**SHORT TASK**.
Copy exactly the lines of the material below that run from the one containing "0.85, 0.82), 0.9)" through the one containing "before = set(bpy.data.objects)". Copy no other lines.

**DATA SECTION**.
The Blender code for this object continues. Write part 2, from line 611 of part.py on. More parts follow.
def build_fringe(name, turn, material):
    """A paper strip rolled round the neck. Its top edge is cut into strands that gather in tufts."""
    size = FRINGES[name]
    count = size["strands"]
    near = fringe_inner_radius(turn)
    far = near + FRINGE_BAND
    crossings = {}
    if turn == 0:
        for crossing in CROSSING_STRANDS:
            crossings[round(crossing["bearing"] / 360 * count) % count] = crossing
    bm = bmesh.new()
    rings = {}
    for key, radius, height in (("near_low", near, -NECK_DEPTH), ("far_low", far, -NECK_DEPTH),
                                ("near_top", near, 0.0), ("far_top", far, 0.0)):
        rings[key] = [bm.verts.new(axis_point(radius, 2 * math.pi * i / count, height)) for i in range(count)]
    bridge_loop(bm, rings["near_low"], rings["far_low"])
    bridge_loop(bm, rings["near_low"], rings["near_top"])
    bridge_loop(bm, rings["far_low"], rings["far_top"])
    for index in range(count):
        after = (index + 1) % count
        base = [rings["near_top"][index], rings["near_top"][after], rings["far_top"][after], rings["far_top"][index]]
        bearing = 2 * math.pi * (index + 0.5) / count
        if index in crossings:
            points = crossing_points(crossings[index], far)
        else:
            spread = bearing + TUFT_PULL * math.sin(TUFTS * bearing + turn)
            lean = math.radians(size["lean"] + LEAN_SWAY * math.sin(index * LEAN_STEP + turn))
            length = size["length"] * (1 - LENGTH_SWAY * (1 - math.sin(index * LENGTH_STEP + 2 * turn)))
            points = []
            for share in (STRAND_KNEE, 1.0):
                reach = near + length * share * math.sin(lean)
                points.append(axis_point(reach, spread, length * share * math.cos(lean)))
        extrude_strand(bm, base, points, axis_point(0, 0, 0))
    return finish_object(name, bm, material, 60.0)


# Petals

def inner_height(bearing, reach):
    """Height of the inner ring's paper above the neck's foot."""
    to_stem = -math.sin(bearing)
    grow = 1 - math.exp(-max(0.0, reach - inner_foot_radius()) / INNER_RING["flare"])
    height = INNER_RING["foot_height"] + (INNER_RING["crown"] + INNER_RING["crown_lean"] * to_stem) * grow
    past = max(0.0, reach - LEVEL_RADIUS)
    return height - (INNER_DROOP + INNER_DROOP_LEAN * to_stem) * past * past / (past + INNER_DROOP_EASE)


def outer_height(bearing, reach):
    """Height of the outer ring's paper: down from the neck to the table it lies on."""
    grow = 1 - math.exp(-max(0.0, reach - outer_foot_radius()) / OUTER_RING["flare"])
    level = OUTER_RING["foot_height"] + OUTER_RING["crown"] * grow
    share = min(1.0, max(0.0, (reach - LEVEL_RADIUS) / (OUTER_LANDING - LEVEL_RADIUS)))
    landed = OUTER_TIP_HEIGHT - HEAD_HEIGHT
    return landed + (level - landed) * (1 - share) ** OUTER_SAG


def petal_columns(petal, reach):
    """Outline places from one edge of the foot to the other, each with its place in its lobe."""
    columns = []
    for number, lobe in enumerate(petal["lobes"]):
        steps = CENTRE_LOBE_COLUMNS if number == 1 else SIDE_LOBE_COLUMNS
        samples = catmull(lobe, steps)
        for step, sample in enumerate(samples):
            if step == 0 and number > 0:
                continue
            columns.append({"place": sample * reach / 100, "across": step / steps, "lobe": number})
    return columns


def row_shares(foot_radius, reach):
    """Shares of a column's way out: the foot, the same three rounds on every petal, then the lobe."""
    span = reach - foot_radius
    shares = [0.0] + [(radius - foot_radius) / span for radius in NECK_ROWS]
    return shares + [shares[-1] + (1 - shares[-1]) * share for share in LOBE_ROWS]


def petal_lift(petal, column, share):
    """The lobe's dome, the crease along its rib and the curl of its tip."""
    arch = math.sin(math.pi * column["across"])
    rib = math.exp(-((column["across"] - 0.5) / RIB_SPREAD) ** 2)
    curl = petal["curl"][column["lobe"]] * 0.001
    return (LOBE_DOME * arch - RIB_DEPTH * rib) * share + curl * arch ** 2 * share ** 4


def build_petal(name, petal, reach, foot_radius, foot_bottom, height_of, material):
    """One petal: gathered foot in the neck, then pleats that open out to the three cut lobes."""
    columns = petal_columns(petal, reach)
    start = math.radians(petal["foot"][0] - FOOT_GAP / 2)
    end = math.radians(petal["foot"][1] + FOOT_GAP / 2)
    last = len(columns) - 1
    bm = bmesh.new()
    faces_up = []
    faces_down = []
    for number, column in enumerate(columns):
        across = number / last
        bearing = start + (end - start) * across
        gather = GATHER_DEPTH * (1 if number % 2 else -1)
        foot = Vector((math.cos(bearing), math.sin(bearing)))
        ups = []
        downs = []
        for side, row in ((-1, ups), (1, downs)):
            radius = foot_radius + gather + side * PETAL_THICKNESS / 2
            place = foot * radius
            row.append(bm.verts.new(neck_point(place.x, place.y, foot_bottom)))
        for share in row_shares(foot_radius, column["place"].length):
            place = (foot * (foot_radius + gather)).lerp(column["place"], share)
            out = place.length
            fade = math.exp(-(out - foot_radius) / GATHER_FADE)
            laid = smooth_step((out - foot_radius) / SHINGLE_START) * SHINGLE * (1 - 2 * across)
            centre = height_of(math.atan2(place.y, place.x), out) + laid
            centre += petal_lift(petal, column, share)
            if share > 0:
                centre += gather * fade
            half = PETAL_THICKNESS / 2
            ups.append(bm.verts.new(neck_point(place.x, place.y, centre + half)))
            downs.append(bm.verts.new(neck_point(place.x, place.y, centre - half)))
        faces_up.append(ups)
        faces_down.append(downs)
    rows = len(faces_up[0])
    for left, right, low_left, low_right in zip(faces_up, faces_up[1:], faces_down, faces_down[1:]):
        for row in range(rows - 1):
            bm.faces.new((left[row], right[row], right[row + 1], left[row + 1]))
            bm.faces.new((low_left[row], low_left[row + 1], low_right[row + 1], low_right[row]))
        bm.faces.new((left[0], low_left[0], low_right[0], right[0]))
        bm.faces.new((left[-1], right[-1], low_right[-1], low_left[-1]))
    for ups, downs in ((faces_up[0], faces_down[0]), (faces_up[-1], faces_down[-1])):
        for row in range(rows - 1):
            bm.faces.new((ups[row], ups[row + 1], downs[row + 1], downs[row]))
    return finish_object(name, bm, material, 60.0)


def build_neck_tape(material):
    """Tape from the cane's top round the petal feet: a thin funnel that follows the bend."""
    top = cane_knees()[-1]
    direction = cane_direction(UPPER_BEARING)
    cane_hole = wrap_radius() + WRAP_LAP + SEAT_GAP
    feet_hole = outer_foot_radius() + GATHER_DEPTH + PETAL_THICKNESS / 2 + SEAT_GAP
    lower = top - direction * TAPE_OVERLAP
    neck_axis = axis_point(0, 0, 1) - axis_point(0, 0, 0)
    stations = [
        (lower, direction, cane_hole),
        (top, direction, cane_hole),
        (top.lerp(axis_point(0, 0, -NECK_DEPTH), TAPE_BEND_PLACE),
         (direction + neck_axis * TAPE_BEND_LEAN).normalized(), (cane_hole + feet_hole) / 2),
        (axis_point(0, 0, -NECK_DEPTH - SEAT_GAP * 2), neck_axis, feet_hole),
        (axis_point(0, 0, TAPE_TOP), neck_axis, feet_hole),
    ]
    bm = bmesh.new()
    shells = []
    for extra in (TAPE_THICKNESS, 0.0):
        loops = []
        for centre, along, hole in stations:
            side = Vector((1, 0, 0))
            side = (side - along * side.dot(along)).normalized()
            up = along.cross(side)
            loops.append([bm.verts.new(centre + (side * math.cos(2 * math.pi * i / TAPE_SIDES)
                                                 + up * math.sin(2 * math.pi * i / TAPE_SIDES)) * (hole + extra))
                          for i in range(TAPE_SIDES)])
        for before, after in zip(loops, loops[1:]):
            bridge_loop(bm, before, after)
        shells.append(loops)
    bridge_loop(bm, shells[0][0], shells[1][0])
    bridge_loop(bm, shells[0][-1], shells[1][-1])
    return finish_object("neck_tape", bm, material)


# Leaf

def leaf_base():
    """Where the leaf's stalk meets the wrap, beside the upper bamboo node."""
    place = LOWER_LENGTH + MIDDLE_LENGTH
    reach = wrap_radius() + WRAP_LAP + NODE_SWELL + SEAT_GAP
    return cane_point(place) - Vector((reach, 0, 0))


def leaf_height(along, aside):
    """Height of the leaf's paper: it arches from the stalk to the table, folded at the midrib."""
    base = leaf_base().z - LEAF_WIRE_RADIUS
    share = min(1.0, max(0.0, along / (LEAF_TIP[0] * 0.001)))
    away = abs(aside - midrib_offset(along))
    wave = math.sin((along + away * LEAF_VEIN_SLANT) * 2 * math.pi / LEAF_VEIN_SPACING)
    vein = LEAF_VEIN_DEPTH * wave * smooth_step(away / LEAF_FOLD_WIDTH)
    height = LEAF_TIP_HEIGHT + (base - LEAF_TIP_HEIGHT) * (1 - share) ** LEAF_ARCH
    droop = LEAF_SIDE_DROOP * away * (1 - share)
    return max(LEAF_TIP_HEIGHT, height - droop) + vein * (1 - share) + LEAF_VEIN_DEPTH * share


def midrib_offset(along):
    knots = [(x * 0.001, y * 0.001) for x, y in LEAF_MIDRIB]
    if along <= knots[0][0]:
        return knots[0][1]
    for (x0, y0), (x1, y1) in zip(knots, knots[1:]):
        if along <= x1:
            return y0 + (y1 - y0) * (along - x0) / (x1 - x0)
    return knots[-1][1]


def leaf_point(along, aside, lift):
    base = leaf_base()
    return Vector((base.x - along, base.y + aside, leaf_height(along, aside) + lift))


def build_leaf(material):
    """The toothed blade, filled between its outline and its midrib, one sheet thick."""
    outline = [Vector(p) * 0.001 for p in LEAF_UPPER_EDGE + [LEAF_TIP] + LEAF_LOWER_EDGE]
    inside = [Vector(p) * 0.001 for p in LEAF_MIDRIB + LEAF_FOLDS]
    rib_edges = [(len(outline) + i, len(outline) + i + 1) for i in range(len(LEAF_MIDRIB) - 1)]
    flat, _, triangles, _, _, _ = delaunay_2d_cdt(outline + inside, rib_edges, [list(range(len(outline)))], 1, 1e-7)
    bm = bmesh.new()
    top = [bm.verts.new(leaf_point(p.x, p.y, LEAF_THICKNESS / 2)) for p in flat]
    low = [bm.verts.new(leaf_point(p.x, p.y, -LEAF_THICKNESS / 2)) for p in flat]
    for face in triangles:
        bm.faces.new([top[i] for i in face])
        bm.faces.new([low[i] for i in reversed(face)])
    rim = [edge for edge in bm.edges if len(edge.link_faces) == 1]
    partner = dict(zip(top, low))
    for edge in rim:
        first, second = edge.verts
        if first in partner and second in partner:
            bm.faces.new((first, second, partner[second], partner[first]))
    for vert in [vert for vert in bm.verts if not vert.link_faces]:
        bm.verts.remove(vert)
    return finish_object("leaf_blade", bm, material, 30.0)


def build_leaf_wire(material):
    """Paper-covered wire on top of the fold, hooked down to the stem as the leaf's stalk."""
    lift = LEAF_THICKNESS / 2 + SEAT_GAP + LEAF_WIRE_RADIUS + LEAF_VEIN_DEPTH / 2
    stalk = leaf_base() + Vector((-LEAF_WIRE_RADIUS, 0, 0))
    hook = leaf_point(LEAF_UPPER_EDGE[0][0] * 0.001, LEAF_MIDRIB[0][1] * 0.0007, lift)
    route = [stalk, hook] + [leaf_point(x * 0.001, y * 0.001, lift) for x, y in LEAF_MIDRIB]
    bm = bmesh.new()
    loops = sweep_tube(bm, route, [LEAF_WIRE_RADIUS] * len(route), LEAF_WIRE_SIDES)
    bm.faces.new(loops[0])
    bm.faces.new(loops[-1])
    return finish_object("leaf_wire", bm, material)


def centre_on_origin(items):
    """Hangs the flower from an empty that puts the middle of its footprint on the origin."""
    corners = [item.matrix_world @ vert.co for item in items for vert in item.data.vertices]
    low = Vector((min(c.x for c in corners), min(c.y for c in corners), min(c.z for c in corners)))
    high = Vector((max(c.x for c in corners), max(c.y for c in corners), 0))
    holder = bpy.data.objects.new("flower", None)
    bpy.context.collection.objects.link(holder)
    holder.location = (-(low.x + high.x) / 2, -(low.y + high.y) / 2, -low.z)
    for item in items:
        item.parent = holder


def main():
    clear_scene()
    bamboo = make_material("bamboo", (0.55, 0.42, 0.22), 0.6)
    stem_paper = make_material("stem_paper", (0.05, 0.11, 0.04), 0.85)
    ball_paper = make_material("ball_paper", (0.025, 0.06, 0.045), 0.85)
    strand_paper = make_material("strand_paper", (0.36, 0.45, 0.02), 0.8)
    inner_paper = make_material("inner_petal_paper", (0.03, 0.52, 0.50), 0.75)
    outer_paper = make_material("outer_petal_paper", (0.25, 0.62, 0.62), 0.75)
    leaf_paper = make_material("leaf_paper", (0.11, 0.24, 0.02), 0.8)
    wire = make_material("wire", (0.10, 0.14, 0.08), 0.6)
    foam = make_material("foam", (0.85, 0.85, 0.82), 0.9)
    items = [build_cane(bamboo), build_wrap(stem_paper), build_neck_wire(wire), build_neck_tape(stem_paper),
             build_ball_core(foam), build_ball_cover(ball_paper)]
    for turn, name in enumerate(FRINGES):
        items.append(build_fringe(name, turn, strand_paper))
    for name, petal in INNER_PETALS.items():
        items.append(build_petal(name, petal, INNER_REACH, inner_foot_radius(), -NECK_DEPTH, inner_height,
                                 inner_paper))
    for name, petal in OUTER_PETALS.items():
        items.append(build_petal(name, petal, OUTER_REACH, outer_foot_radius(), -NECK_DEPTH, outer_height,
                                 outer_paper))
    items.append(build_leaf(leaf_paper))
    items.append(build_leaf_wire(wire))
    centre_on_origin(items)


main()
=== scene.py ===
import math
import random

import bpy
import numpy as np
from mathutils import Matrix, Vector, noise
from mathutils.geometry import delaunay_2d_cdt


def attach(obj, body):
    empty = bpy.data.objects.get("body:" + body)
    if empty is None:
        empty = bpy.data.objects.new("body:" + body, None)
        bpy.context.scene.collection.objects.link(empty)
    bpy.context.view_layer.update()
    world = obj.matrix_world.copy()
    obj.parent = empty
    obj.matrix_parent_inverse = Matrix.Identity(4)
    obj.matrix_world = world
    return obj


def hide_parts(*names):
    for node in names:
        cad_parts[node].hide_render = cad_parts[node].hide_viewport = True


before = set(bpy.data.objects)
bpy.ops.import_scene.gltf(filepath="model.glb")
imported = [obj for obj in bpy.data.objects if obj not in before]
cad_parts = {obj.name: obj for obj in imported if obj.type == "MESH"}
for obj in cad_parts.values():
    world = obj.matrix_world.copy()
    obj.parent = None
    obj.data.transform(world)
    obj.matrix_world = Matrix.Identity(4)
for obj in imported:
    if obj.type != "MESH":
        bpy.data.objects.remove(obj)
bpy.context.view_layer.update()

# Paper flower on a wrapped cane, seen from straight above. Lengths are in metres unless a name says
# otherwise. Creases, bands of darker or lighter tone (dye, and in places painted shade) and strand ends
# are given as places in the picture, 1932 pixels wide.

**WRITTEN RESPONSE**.
    foam = make_material("foam", (0.85, 0.85, 0.82), 0.9)
    items = [build_cane(bamboo), build_wrap(stem_paper), build_neck_wire(wire), build_neck_tape(stem_paper),
             build_ball_core(foam), build_ball_cover(ball_paper)]
    for turn, name in enumerate(FRINGES):
        items.append(build_fringe(name, turn, strand_paper))
    for name, petal in INNER_PETALS.items():
        items.append(build_petal(name, petal, INNER_REACH, inner_foot_radius(), -NECK_DEPTH, inner_height,
                                 inner_paper))
    for name, petal in OUTER_PETALS.items():
        items.append(build_petal(name, petal, OUTER_REACH, outer_foot_radius(), -NECK_DEPTH, outer_height,
                                 outer_paper))
    items.append(build_leaf(leaf_paper))
    items.append(build_leaf_wire(wire))
    centre_on_origin(items)


main()
=== scene.py ===
import math
import random

import bpy
import numpy as np
from mathutils import Matrix, Vector, noise
from mathutils.geometry import delaunay_2d_cdt


def attach(obj, body):
    empty = bpy.data.objects.get("body:" + body)
    if empty is None:
        empty = bpy.data.objects.new("body:" + body, None)
        bpy.context.scene.collection.objects.link(empty)
    bpy.context.view_layer.update()
    world = obj.matrix_world.copy()
    obj.parent = empty
    obj.matrix_parent_inverse = Matrix.Identity(4)
    obj.matrix_world = world
    return obj


def hide_parts(*names):
    for node in names:
        cad_parts[node].hide_render = cad_parts[node].hide_viewport = True


before = set(bpy.data.objects)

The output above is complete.